### Task to carry out
Within the material below, locate the line with "Write part 2 of" and the line with "procedural material with", then return those two lines and all lines between them, exactly as written.

### Data supplied
======
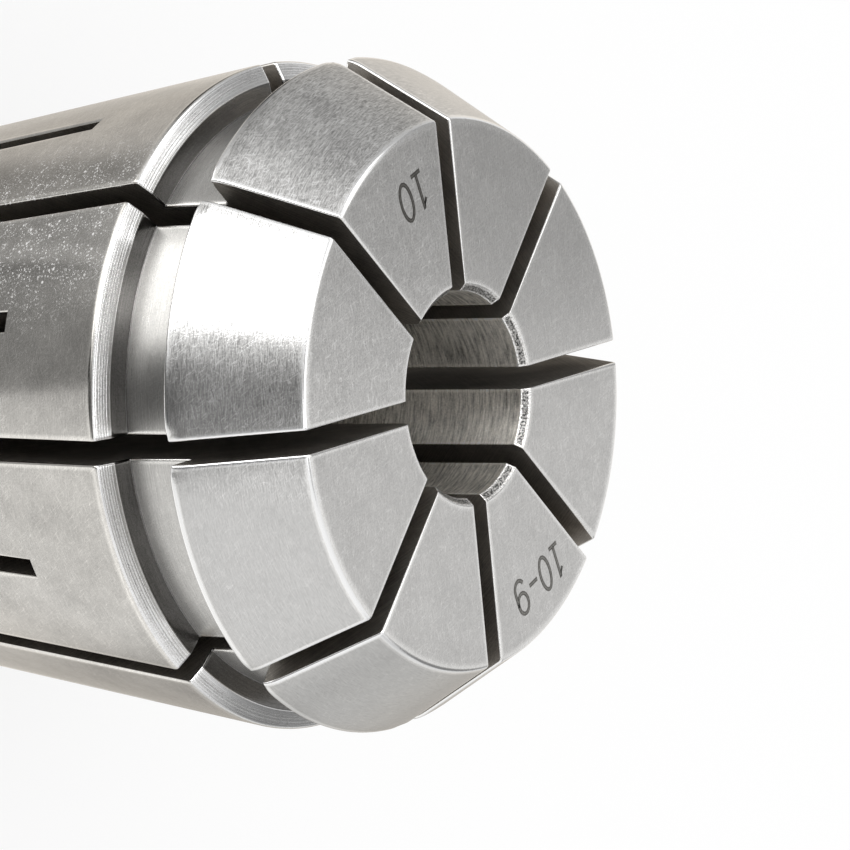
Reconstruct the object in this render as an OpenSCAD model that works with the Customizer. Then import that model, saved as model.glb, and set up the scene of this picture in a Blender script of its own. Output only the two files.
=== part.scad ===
======
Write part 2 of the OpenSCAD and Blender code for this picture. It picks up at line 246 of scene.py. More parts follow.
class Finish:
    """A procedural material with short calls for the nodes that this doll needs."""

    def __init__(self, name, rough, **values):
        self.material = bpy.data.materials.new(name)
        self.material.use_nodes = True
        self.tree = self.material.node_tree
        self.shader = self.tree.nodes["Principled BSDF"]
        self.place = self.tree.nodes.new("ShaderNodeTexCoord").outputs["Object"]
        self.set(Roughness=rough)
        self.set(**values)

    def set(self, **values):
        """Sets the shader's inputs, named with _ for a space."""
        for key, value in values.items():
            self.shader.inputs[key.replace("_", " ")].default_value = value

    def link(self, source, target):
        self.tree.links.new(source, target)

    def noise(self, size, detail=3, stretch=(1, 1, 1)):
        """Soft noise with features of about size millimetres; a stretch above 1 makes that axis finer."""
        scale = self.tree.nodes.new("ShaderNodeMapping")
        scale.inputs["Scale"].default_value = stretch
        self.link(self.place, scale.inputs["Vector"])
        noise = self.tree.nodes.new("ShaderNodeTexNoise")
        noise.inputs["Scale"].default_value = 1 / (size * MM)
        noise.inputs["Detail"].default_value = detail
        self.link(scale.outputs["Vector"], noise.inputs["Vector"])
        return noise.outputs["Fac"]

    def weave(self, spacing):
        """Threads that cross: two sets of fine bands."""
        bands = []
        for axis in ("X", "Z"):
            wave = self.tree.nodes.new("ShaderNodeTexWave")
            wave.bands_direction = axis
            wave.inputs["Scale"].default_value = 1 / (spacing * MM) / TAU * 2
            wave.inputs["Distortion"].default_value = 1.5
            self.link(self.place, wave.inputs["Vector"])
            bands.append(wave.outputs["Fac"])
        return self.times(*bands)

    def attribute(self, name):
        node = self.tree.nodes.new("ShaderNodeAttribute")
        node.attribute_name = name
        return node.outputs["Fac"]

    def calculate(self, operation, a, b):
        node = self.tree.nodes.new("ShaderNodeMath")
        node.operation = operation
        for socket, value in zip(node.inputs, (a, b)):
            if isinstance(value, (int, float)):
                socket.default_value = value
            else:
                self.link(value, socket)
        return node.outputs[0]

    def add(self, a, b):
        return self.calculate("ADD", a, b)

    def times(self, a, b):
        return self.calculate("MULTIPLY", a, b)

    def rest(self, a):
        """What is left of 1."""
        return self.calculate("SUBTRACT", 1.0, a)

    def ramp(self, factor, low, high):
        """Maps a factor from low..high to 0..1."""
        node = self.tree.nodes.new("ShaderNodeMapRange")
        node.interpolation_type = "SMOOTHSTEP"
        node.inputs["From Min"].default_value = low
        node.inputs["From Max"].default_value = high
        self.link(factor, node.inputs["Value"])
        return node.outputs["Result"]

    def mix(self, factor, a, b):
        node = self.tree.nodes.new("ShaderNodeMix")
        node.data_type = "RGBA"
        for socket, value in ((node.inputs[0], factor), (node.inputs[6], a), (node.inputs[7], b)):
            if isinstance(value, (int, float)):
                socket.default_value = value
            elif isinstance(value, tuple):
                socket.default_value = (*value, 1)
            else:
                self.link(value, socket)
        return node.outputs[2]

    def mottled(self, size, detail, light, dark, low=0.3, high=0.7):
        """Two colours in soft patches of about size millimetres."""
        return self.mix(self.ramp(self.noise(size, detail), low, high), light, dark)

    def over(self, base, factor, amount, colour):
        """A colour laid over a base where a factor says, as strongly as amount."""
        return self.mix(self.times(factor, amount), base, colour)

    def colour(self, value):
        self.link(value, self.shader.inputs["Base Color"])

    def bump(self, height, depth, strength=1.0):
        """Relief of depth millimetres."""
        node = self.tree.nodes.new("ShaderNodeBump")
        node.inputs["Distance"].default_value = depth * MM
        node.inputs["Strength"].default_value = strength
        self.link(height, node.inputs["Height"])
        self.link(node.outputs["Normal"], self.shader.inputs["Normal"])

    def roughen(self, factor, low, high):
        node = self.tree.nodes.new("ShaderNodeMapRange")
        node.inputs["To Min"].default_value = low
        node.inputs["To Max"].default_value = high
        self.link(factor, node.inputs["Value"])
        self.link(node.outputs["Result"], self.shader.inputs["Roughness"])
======
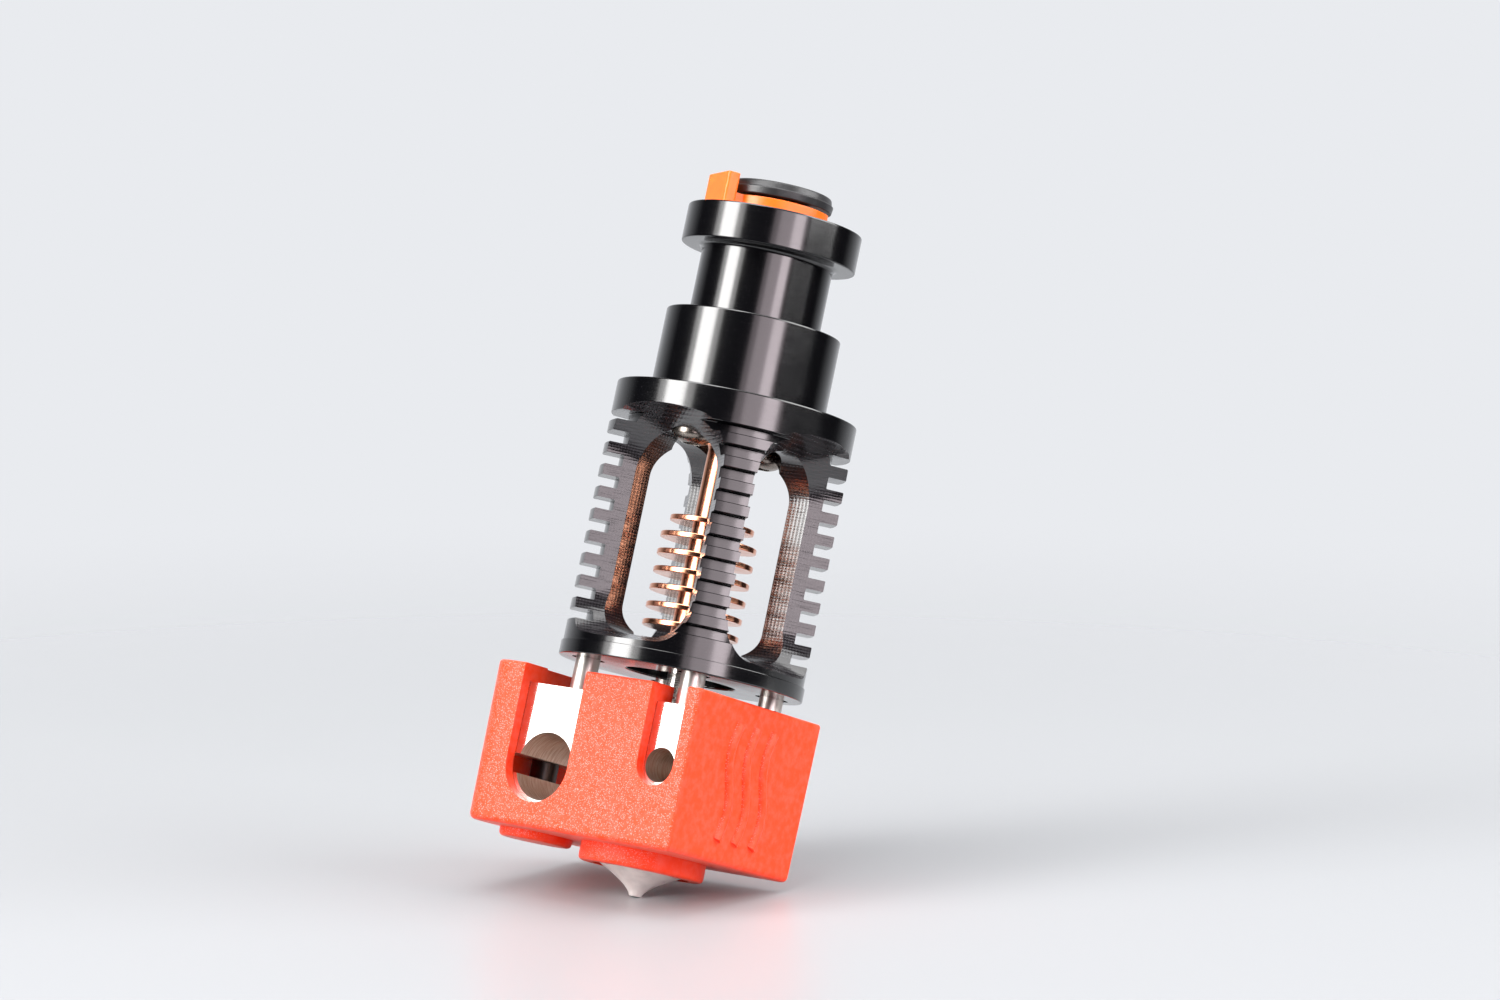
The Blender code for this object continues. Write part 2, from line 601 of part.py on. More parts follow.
======
### Complete response
Write part 2 of the OpenSCAD and Blender code for this picture. It picks up at line 246 of scene.py. More parts follow.
class Finish:
    """A procedural material with short calls for the nodes that this doll needs."""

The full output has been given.